By Kebour Ghenna
December 24, 2019
The IMF, has been instrumental in helping destroying the economy of a myriad of countries, notably, and to start with, the new Russia after the fall of the Soviet Union, Greece, Ukraine and lately Argentina, to mention just a few. Madame Christine Lagarde, as chief of the IMF had a heavy hand in the annihilation of at least the last three mentioned.
Peter Koening [ Economist and geopolitical analyst. He worked for over 30 years with the World Bank and the World Health Organization around the world]
As I see it there are two schools of thought on the debt issue. The first feeding us a distorted, fairytale version of reality that argues borrowed money will grow the economy. It doesn’t matter if the real economy (production/consumption) does poorly they say, borrowed money will take us to La La Land. For this group more loans means rosy future. I will put our Prime Minister in this category.
The other school of thought is rather guarded, even gloomy, from our point of view. It argues that debt is what defines relationships between people. It’s what makes one master, the other servant. It’s what makes one owner and the other a slave. For this group; debt like nature, will always catch up with us at some point. Argentina is a good example; read how the IMF and private banks brought widespread suffering and a massive economic decline to the country.
The ordinary person is of course confused. To begin with he (or she) doesn’t even know that he will ultimately have to pay these debts. For these fellows life is tough… they know one has to be a rascal to spend more than he or she earns. They pray to God to get them out of debt…knowing well their prayers are not always answered.

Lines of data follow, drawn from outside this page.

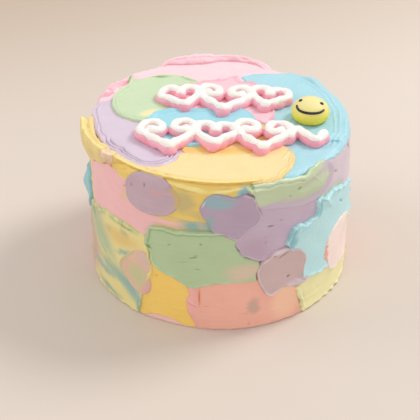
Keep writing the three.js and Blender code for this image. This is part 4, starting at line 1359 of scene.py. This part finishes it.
stage = {
    "floor": "#ddd1c6",
    # the far floor's colour is painted shade
    "farFloorShade": "#c5b19e",
    "world": (1.0, 0.985, 0.975),
    "worldStrength": 0.66,
    "lamps": [  # place, size, power, colour
        ("key", (0.85, 0.45, 1.15), 0.5, 10.5, (1.0, 0.985, 0.965)),
        ("left", (-1.1, 0.1, 0.8), 0.8, 4, (1.0, 0.985, 0.97)),
        ("front", (0.1, -1.5, 0.45), 1.4, 4.2, (1.0, 0.985, 0.975)),
    ],
}


def buildFloor():
    bm = bmesh.new()
    bmesh.ops.create_grid(bm, x_segments=1, y_segments=1, size=20)
    mesh = meshFrom(bm, "floor")
    recipe = Recipe("floor")
    places = recipe.places()
    mottle = recipe.noise(places, 3.0)
    base = recipe.mix(mottle, tint(stage["floor"]), tint(stage["floor"], 0.96))
    # painted shade: the floor darkens away from the cake and towards the left
    away = recipe.vector("DOT_PRODUCT", places, (-0.4, 1, 0), output=1)
    base = recipe.mix(recipe.rise(away, 0.12, 0.65), base, tint(stage["farFloorShade"]))
    grain = recipe.noise(places, 500.0)
    mesh.materials.append(recipe.finish(base, 0.85, grain * 0.1, bump=0.1, gloss=0.1))
    floor = placed("floor", mesh)


def addLamp(name, at, size, power, colour):
    lamp = bpy.data.lights.new(name, "AREA")
    lamp.shape = "DISK"
    lamp.size = size
    lamp.energy = power
    lamp.color = colour
    holder = placed(name, lamp)
    holder.location = at
    holder.rotation_euler = (Vector((0, 0, 0.05)) - Vector(at)).to_track_quat("-Z", "Y").to_euler()


buildFloor()
world = bpy.data.worlds.new("studio")
bpy.context.scene.world = world
world.use_nodes = True
background = world.node_tree.nodes["Background"]
background.inputs["Color"].default_value = (*stage["world"], 1)
background.inputs["Strength"].default_value = stage["worldStrength"]
for lamp in stage["lamps"]:
    addLamp(*lamp)
bpy.context.scene.view_settings.view_transform = "Standard"

viewPoint = {
    "target": (-5.573, 0, 29.0),
    "camera": (-5.573, -485.75, 367.15),
    "roll": 0.617,  # degrees
    "lens": 77.05,
}
eye, target = Vector(viewPoint["camera"]), Vector(viewPoint["target"])
ahead = (target - eye).normalized()
right = ahead.cross(Vector((0, 0, 1))).normalized()
up = right.cross(ahead)
roll = math.radians(viewPoint["roll"])
right, up = right * math.cos(roll) + up * math.sin(roll), up * math.cos(roll) - right * math.sin(roll)
camera = bpy.data.cameras.new("camera")
camera.lens = viewPoint["lens"]
camera.sensor_width = 36
camera.clip_start = 0.01
holder = placed("camera", camera)
pose = Matrix((right, up, -ahead)).transposed().to_4x4()
pose.translation = eye * mm
holder.matrix_world = pose
bpy.context.scene.camera = holder
print("stage lit")
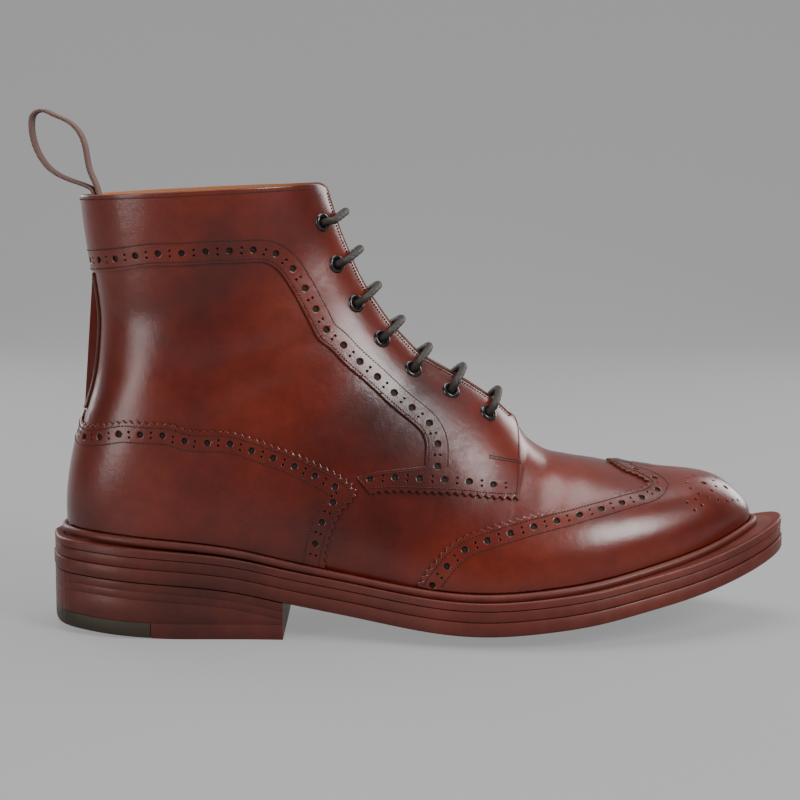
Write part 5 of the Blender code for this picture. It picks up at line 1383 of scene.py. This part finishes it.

From 2000 to last week, Ethiopia’s debt has multiplied nearly four times. It was less than 7 billion in 1999. Now, it’s over $20 billion going up to 30 billion. No nation… nowhere… no time… no how… has ever been able to spend more than it takes in forever. Indeed, debt is not capital, it is the opposite, it’s the anti-capital. It is borrowing tomorrow’s income today and at interest (although it’s not clear whether the IMF interest rate extended to Ethiopia is close to zero, or even negative). It is money that hasn’t even been earned… let alone saved. Every dollar of debt cancels out a dollar of savings. The more debt you have, the less real net savings you have to drive the economy going forward.
Yes, leaders don’t like to see their fashionable truths attacked; and attacking them puts us at odds with all those whose reputations and wealth depend on them. But we do this not to devalue the work our leaders do, but rather to bring new perspectives to our dear readers, who, I am sure, don’t expect us to be right all the time but to be honest… about what we see and hear and think and share.
Regarding the IMF loan to Ethiopia, for example, we don’t see how an IMF loan of $3 billion would help Ethiopia deal with its fundamental problems or its short-term crisis. The many reasons put forward by advocates for providing a loan to Ethiopia, including enabling the country to meet its immediate obligations to creditors and to bolster the reserves of the central bank do not make sense. True, the IMF loan would temporarily increase the amount that the country could pay to its private creditors, but it would finance only a very small part of those obligations and would do nothing to reduce the debt write down that may eventually be necessary. As for bolstering reserves, the government has accepted the idea of a floating exchange rate – It’s still not clear how the central bank is going to let that happen, because in competitive floating currencies, you have to have a very strong export revenue generation to have a stable currency, simply because you are prone to imports and the fluctuation of commodities and currencies.
Regarding the wide ranging conditions imposed by the IMF on the government, it seems that many of the policies that the IMF now demands would be sensible things that we Ethiopians ourselves know should be done and that we would do even without IMF conditionality. Making these changes appear to be forced by the IMF only weakens the public’s confidence in the government and increases the risk of instability. Moreover, policies that appear to be accepted under duress would also be easier for future governments to undo.
In brief the IMF isn’t trying to solve Ethiopia’s problems at all, from what we know the package has the same old neoliberal policies that have increased inequality, deepened poverty, and stripped and privatized assets with profits held abroad. Here again, the same discredited structural adjustment playbook is being applied.